We need bees to grow almonds and produce honey!

The problem

With bees being such an important part of the human, plant, and animal life, we must pay attention to them more than ever because they are in danger! These complex and amazing invertebrates need our attention. The drastic decline in the honeybee colonies is no easy problem to solve. Their struggle for survival seems to be a very complex problem caused by a combination of stressors. 

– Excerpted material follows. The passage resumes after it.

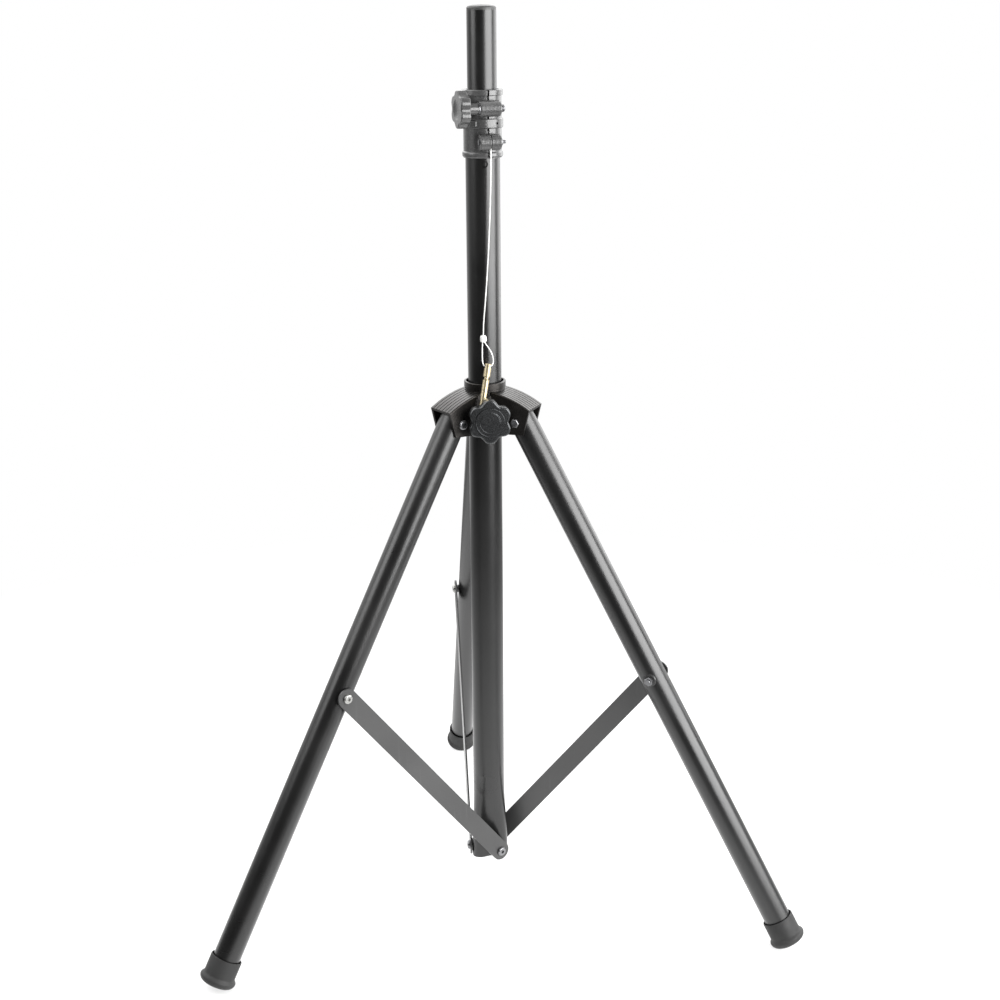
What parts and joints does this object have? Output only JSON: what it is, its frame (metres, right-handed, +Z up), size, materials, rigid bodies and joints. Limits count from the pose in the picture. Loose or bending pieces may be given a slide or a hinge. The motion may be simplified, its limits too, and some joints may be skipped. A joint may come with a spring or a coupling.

There are three known contributors to the struggle:

  1. More specifically the parasite, Varroa.
  2. The decline of forage sources for nutrition caused by habitat alteration and fragmentation.
  3. Pesticide use and its effects on the bees.

The solution

The solution is to take action! As there has been a growing initiative for both government and private organizations to make their contribution to helping save the bees in research to better understand the problem and finding solutions we still have a long way to go.

How can you help save the bees?

  • Support us, we’ll donate towards bee protection and research. We understand the need to support the delicate lives of bees and strive to encourage their protection and wellbeing. That's why a portion of each gallon of honey we purchase goes directly to the People and Pollinators Action Network (PPAN). PPAN works to promote sustainable agricultural practices and improve our environment by creating a movement to build community awareness, change policies and support best practices in pollinator conservation. Please help us in supporting bees by donating to PPAN or any of your local pollinator protection efforts.
  • Plant native plants in your own yard and garden. This will give the native honey bees the best bet for safe foraging areas and will give them good nutrition.
  • Spread the Word! The more ‘buzz’ about the bee crisis, will raise awareness and make people more responsible in their personal choices in their home gardens or landscape, as well as their political choices that could affect the future of bees.